Quick rule Rough first. Refine second. Polish last.
“Pass-based building” keeps you from spending 30 minutes aligning pixels on a screen that gets deleted tomorrow. (We’ve all been there. No judgment. Just strategy.)
Do this The 3-pass build workflow
| Pass | Goal | What you focus on |
|---|---|---|
| Pass 1: Structure | Get everything on the stage | Layout placement, screen order, basic nav, placeholders OK |
| Pass 2: Function | Make it work | Triggers, states, branching, feedback logic, accessibility notes |
| Pass 3: Polish | Make it feel finished | Alignment, spacing, typography, audio timing, microcopy, motion |
Best part: stakeholders can review earlier without you feeling like you need to apologize for “not done yet.” You’re showing the right thing at the right time.
Fix this When development feels slow
Too much custom layouting
Use your base layouts. Custom screens should be the exception, not the default.
Rebuilding interactions
Turn recurring patterns into components (tabs, cards, quiz feedback) and copy/update.
Stakeholders changing direction late
Get early sign-off on 1–2 sample screens per layout (plus one interaction).
Endless micro-edits
Batch edits at the end of each pass. One-off tweaks = time leaks.
Visual example
Pass flow: you’re not being “less detailed”—you’re being strategic.
Build interactions that feel intentional (not just “click to reveal”)
Interactivity is only engaging when it has a job.
Quick rule Every interaction should answer “why am I doing this?”
If an interaction doesn’t change understanding or decision-making, it’s probably decoration. And decoration is allowed… but it shouldn’t be wearing a “learning strategy” name tag.

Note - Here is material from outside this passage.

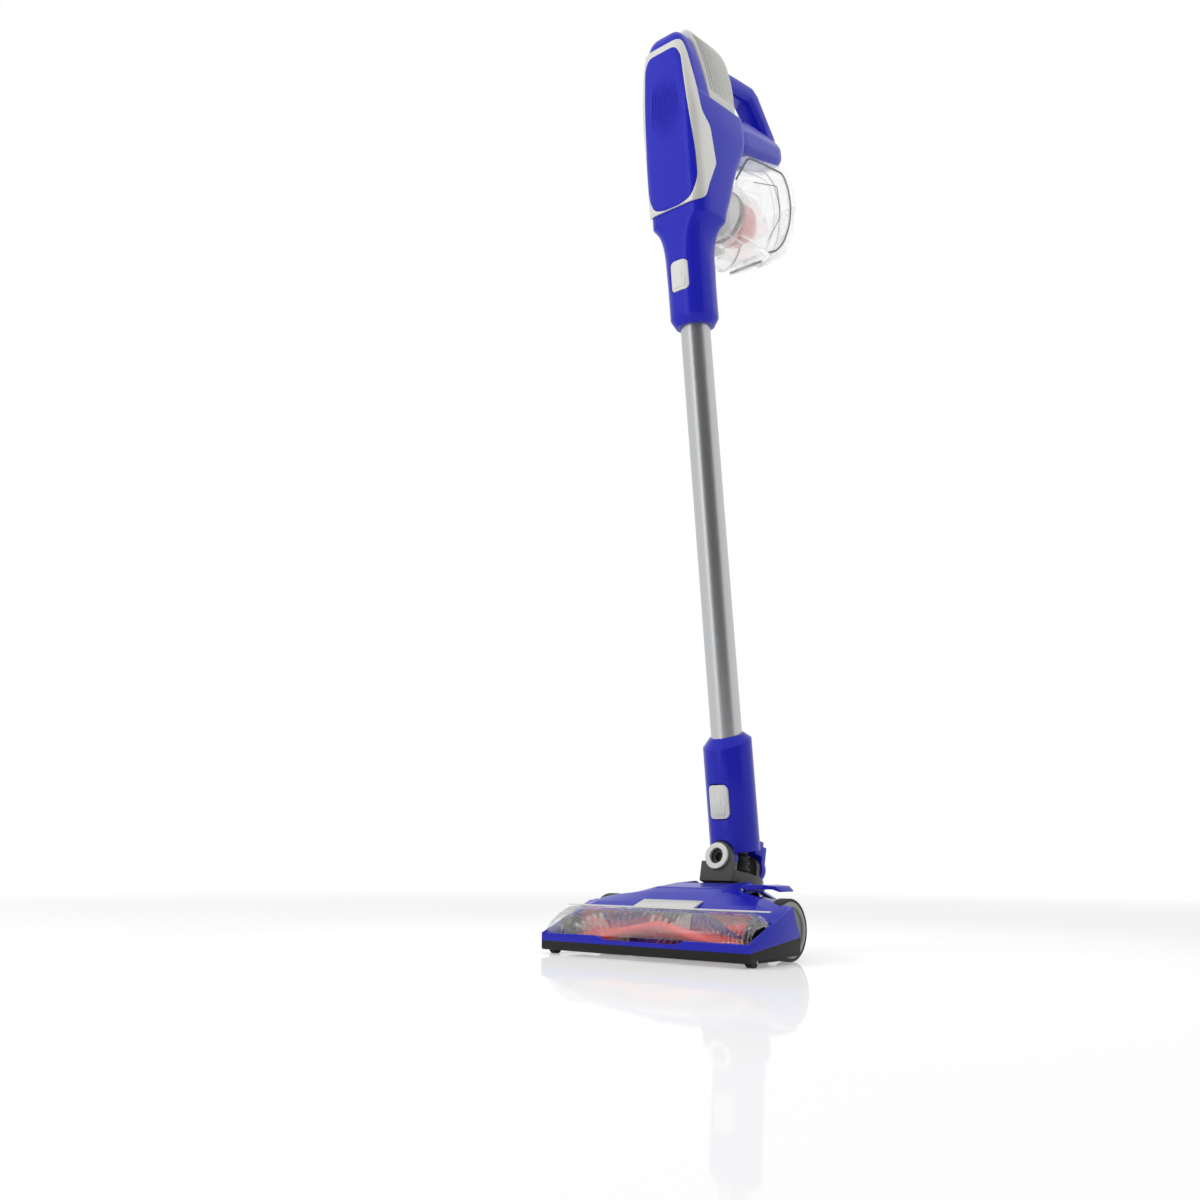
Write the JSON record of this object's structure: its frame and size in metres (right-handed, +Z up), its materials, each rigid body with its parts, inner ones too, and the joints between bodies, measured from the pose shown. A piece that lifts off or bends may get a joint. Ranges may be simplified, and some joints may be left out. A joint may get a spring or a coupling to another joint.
{
  "type": "cordless stick vacuum cleaner",
  "caption": "Cordless upright stick vacuum: powered brush floor tool, swivel neck, aluminium wand and hand unit with clear dust cup and loop handle.",
  "frame": {"origin": "centre of the footprint, on the floor", "axes": "+Z up, -Y the front of the floor tool, X across"},
  "size_m": [0.267, 0.3242, 1.1406],
  "materials": {
    "blue_shell": "candy blue gloss",
    "black_plastic": "fine texture",
    "clear": "clear polycarbonate",
    "silver_paint": "silver paint on plastic",
    "grey_plastic": "satin",
    "light_grey_plastic": "satin",
    "aluminium_tube": "satin anodised",
    "steel": "ground",
    "rubber": "moulded",
    "red_plastic": "gloss",
    "white_bristle": "nylon",
    "purple_bristle": "nylon",
    "red_clear": "tinted polycarbonate",
    "motor_steel": "zinc plated",
    "board_green": "laminate"
  },
  "bodies": {
    "floor_tool": {"nozzle_base": "black_plastic", "nozzle_cover": "blue_shell", "brush_window": "clear", "brush_chamber": "black_plastic", "window_band": "silver_paint", "brush_bearing_left": "black_plastic", "brush_bearing_right": "black_plastic", "brush_motor": "motor_steel", "drive_belt": "rubber", "suction_duct": "black_plastic", "wheel_axle_left": "steel", "wheel_axle_right": "steel", "roller_pin_left": "steel", "roller_pin_right": "steel", "pedal_pin": "steel"},
    "brush_roll": {"brush_core": "red_plastic", "brush_shaft": "steel", "brush_pulley": "black_plastic", "brush_tufts_white": "white_bristle", "brush_tufts_purple": "purple_bristle"},
    "motor_pulley": {"motor_pulley": "steel"},
    "wheel_left": {"wheel_hub_left": "grey_plastic", "wheel_tyre_left": "rubber"},
    "wheel_right": {"wheel_hub_right": "grey_plastic", "wheel_tyre_right": "rubber"},
    "roller_left": {"front_roller_left": "black_plastic"},
    "roller_right": {"front_roller_right": "black_plastic"},
    "pedal": {"foot_pedal": "blue_shell"},
    "yoke": {"yoke": "black_plastic", "swivel_ring": "silver_paint", "pitch_pin_left": "steel", "pitch_pin_right": "steel", "swivel_pin_front": "black_plastic", "swivel_pin_rear": "steel", "flex_hose": "rubber"},
    "neck": {"neck_collar": "blue_shell"},
    "neck_button": {"neck_button": "light_grey_plastic"},
    "wand": {"wand_tube": "aluminium_tube", "wand_sleeve_lower": "black_plastic", "wand_sleeve_upper": "black_plastic"},
    "hand_unit": {"hand_body": "blue_shell", "trim_frame": "silver_paint", "front_panel": "blue_shell", "exhaust_cover": "grey_plastic", "handle_loop": "blue_shell", "handle_strip": "silver_paint", "suction_motor": "motor_steel", "battery_pack": "black_plastic", "control_board": "board_green", "charging_socket": "black_plastic", "separator_cone": "grey_plastic", "separator_ring": "black_plastic", "inner_filter": "red_clear"},
    "hand_button": {"hand_button": "light_grey_plastic"},
    "trigger": {"power_trigger": "light_grey_plastic"},
    "fan": {"suction_fan": "black_plastic"},
    "dust_cup": {"dust_cup": "clear", "cup_door_pin": "steel"},
    "cup_latch": {"cup_latch": "light_grey_plastic"},
    "cup_door": {"cup_door": "clear"}
  },
  "joints": [
    {"name": "brush_spin", "type": "hinge", "parent": "floor_tool", "child": "brush_roll", "pos_m": [0, -0.13009, 0.025], "axis": [1, 0, 0], "continuous": true},
    {"name": "motor_spin", "type": "hinge", "parent": "floor_tool", "child": "motor_pulley", "pos_m": [0, -0.07809, 0.04], "axis": [1, 0, 0], "continuous": true},
    {"name": "wheel_left_spin", "type": "hinge", "parent": "floor_tool", "child": "wheel_left", "pos_m": [-0.114, -0.06359, 0.031], "axis": [1, 0, 0], "continuous": true},
    {"name": "wheel_right_spin", "type": "hinge", "parent": "floor_tool", "child": "wheel_right", "pos_m": [0.114, -0.06359, 0.031], "axis": [1, 0, 0], "continuous": true},
    {"name": "roller_left_spin", "type": "hinge", "parent": "floor_tool", "child": "roller_left", "pos_m": [-0.126, -0.14809, 0.0055], "axis": [1, 0, 0], "continuous": true},
    {"name": "roller_right_spin", "type": "hinge", "parent": "floor_tool", "child": "roller_right", "pos_m": [0.126, -0.14809, 0.0055], "axis": [1, 0, 0], "continuous": true},
    {"name": "pedal_press", "type": "hinge", "parent": "floor_tool", "child": "pedal", "pos_m": [0.06, -0.04209, 0.069], "axis": [0, 1, 0], "range_deg": [0, 5], "stiffness_Nm_per_rad": 3, "springref_deg": -2.86},
    {"name": "neck_pitch", "type": "hinge", "parent": "floor_tool", "child": "yoke", "pos_m": [0, -0.00209, 0.05599], "axis": [-1, 0, 0], "range_deg": [0, 80], "deforming": ["flex_hose"]},
    {"name": "neck_roll", "type": "hinge", "parent": "yoke", "child": "neck", "pos_m": [0, 0.01791, 0.0955], "axis": [0, 0.9744, -0.225], "range_deg": [-40, 40]},
    {"name": "neck_button_press", "type": "slide", "parent": "neck", "child": "neck_button", "axis": [0, 0.9945, 0.1045], "range_m": [0, 0.002], "stiffness_N_per_m": 1500, "springref_m": -0.001},
    {"name": "wand_pull", "type": "slide", "parent": "neck", "child": "wand", "axis": [0, -0.1045, 0.9945], "range_m": [0, 0.095]},
    {"name": "hand_unit_pull", "type": "slide", "parent": "wand", "child": "hand_unit", "axis": [0, -0.1045, 0.9945], "range_m": [0, 0.08]},
    {"name": "hand_button_press", "type": "slide", "parent": "hand_unit", "child": "hand_button", "axis": [0, 0.9945, 0.1045], "range_m": [0, 0.002], "stiffness_N_per_m": 1500, "springref_m": -0.001},
    {"name": "trigger_press", "type": "hinge", "parent": "hand_unit", "child": "trigger", "pos_m": [0, 0.03654, 1.10342], "axis": [-1, 0, 0], "range_deg": [0, 4], "stiffness_Nm_per_rad": 0.5, "springref_deg": -2.86},
    {"name": "fan_spin", "type": "hinge", "parent": "hand_unit", "child": "fan", "pos_m": [0, -0.02535, 0.9843], "axis": [0, -0.1045, 0.9945], "continuous": true},
    {"name": "cup_pull", "type": "slide", "parent": "hand_unit", "child": "dust_cup", "axis": [0, 0.9945, 0.1045], "range_m": [0, 0.09]},
    {"name": "latch_press", "type": "slide", "parent": "dust_cup", "child": "cup_latch", "axis": [0, 0.1045, -0.9945], "range_m": [0, 0.002], "stiffness_N_per_m": 1000, "springref_m": -0.001},
    {"name": "door_swing", "type": "hinge", "parent": "dust_cup", "child": "cup_door", "pos_m": [0, 0.06873, 0.86418], "axis": [1, 0, 0], "range_deg": [0, 80]}
  ],
  "couplings": [
    {"joint": "motor_spin", "follows": "brush_spin", "ratio": 1.8}
  ]
}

Do this Use the 4 interaction jobs
Reveal
Reduce cognitive load (progressive disclosure)
Practice
Let learners try (safe environment)
Decide
Choices → consequences (scenarios)
Check
Confirm understanding + feedback
Explore
Nonlinear discovery (when appropriate)
Apply
Transfer to the job (tools, templates)
Not every screen needs interaction. But every module needs learners to do something meaningful.
Fix this When interactions feel clunky
Click targets are unclear
Use consistent button/card styling and add a tiny instruction line (“Select each card”).
Feedback doesn’t teach
Add “why” in feedback, not just “correct/incorrect.” Give a next step.
Too many steps
Combine interactions when possible; keep the action loop tight.
Visual example
Interaction loop: action → feedback → meaning → next.
QA like a calm, organized wizard
QA is where “almost done” becomes “ready to ship.”
Quick rule QA in layers, not all at once
If you try to QA everything simultaneously, you’ll miss things. Run a few focused passes and you’ll catch issues faster (and with fewer tears).
Do this The 5-pass QA checklist
- Content: spelling, terminology, accuracy, and consistency with source materials
- UX: instructions, button clarity, pacing, “what do I do next?”
- Function: triggers, states, branching, scoring, completion
- Visual: alignment, spacing, typography, image consistency
- Accessibility: focus order, alt text, contrast, captions/transcripts, keyboard use (as applicable)
Bonus: QA with sound on and then QA with sound off. You’ll catch different issues.
Fix this Common “almost done” problems
Inconsistent UI labels
Standardize microcopy: “Next” vs “Continue,” “Try again” vs “Retry.” Pick one.
Audio timing feels off
Trim dead air, match entrance animations to voiceover beats, and keep transitions consistent.
Feedback is vague
Add one sentence of “why,” and link it to the rule/behavior you want.
Visual drift
Use your base layouts + tokens to pull screens back into alignment.
Visual example
QA flow: run focused passes so nothing gets missed.
Wrap-up
Development doesn’t need to be the messy middle. With a build kit, pass-based building, purposeful interactions, and layered QA—you get a course that looks consistent, works reliably, and feels good to use.
My favorite “start today” move: build one base layout + one interaction pattern and reuse it across a module. That’s when development starts feeling fun again.